1.2 OBJECTIVE OF RESEARCH

Another novel technique of injecting CO2 for EOR is to inject it indirectly into the subsurface formation by injecting a solvent which is a CO2 generating species. Solvents like concentrated ammonium carbamate solution and urea are commercially available. The solvent when injected subsurface liberates CO2 and NH3 under reservoir condition. The CO2 liberated help reduce the interfacial tension, lowers the viscosity of the oil which results in oil swelling. The ammonia produced at high concentration leads to sand wettability reversal. The self-reaction ignition properties of the urea and ammonium carbamate make the single fluid injection possible and reduce the complexity of the injection system. Because of their CO2 producing capacity and reasonable cost-benefit, they appear to be a promising candidate for delivering CO2 to increase oil recovery. This work study the technical challenges for EOR of tight and viscous oil recovery of Wilcox formation, review in-situ CO2 generation and flooding and compare CO2 injection in different API crude through numerical simulation. Sensitivity study was also be carried out.

1.3 Aims and Objective

This numerical study is directed towards studying of CO2 flooding for deepwater Wilcox formation.
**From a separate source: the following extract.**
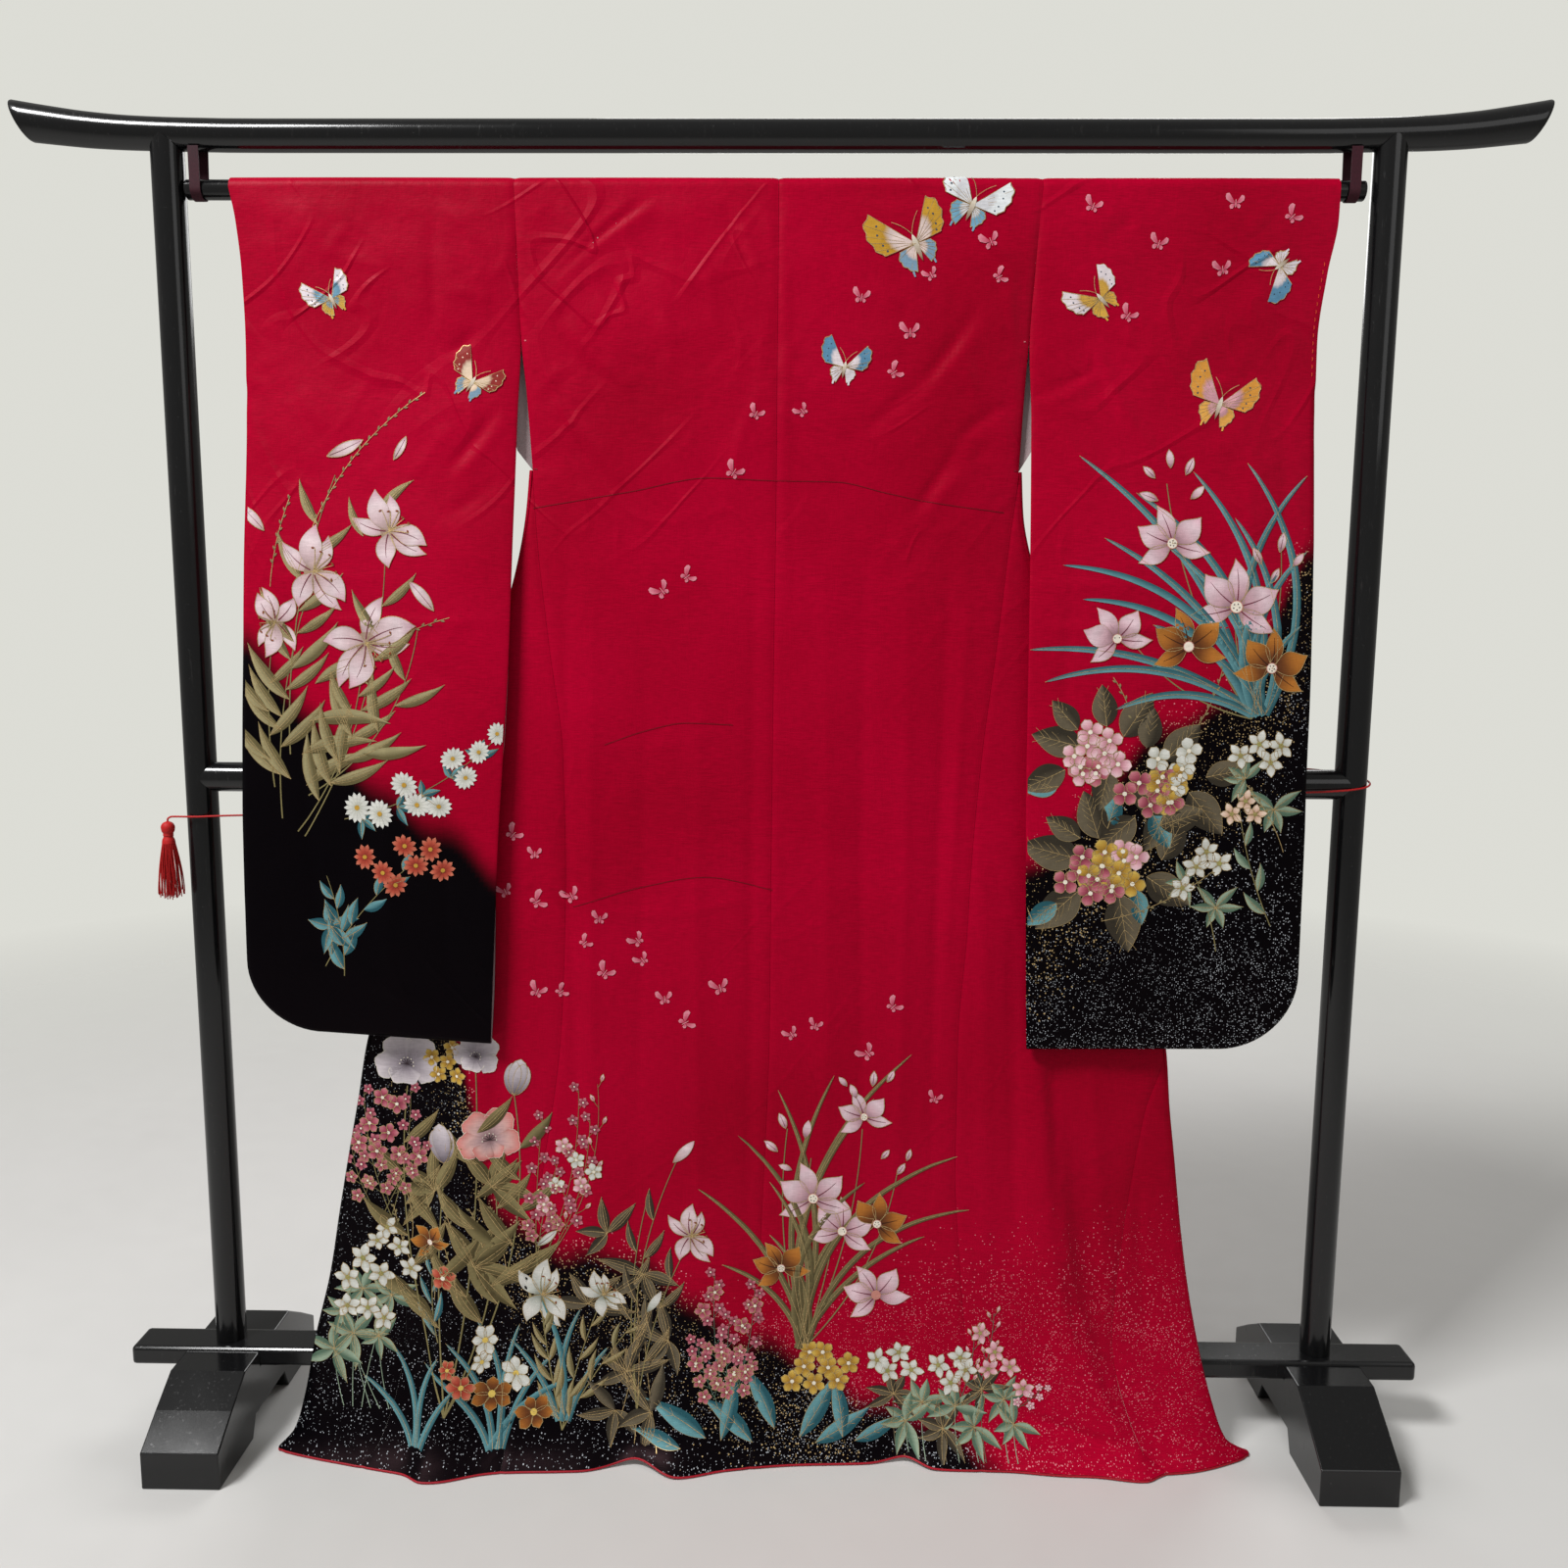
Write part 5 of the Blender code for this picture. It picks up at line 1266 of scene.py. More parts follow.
def strap(name, x):
    """A flat woven sling from the rail's underside, round the rod and up again, slack at the back."""
    cloth = Sheet()
    radius = ROD_RADIUS + GAP + STRAP_WALL / 2
    angles = np.linspace(0, pi, 25)
    around = np.stack([-radius * np.cos(angles), ROD_HEIGHT - radius * np.sin(angles)], axis=-1)
    runs = []
    for face, spread in ((-1, 0.0), (1, 0.0025)):
        top_y = face * (radius + spread)
        top = RAIL_HEIGHT - sqrt((RAIL_RADIUS + GAP) ** 2 - (abs(top_y) - STRAP_WALL / 2) ** 2)
        share = np.linspace(0, 1, 9)[:-1, None]
        runs.append((1 - share) * np.array([top_y, top]) + share * np.array([face * radius, ROD_HEIGHT]))
    outline = np.concatenate([runs[0], around, runs[1][::-1]])
    round_ways = np.stack([-np.cos(angles), -np.sin(angles)], axis=-1)
    ways = np.concatenate([np.tile([-1.0, 0.0], (8, 1)), round_ways, np.tile([1.0, 0.0], (8, 1))])
    places = x + STRAP_WIDTH * np.linspace(-0.5, 0.5, 7)
    points = np.array([[(place, y, z) for y, z in outline] for place in places])
    directions = np.array([[(0.0, y, z) for y, z in ways] for place in places])
    cloth.add_grid(points, directions)
    made = cloth.wall(name + "_tape", (TAPE, TAPE), STRAP_WALL)
    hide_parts(name)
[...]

The aim is to investigate the technical limit for EOR of tight and viscous oil recovery using in-situ CO2 generation and flooding through numerical simulation and sensitivity study.

In order to accomplish the proposed objectives;

 The development challenges of the Wilcox formation will be studied.

 Review work on the development of in-situ hybrid CO2 for EOR.

 Develop a model to study CO2 injection in different API oil using a compositional simulator.

 Carry out sensitivity analysis on the study.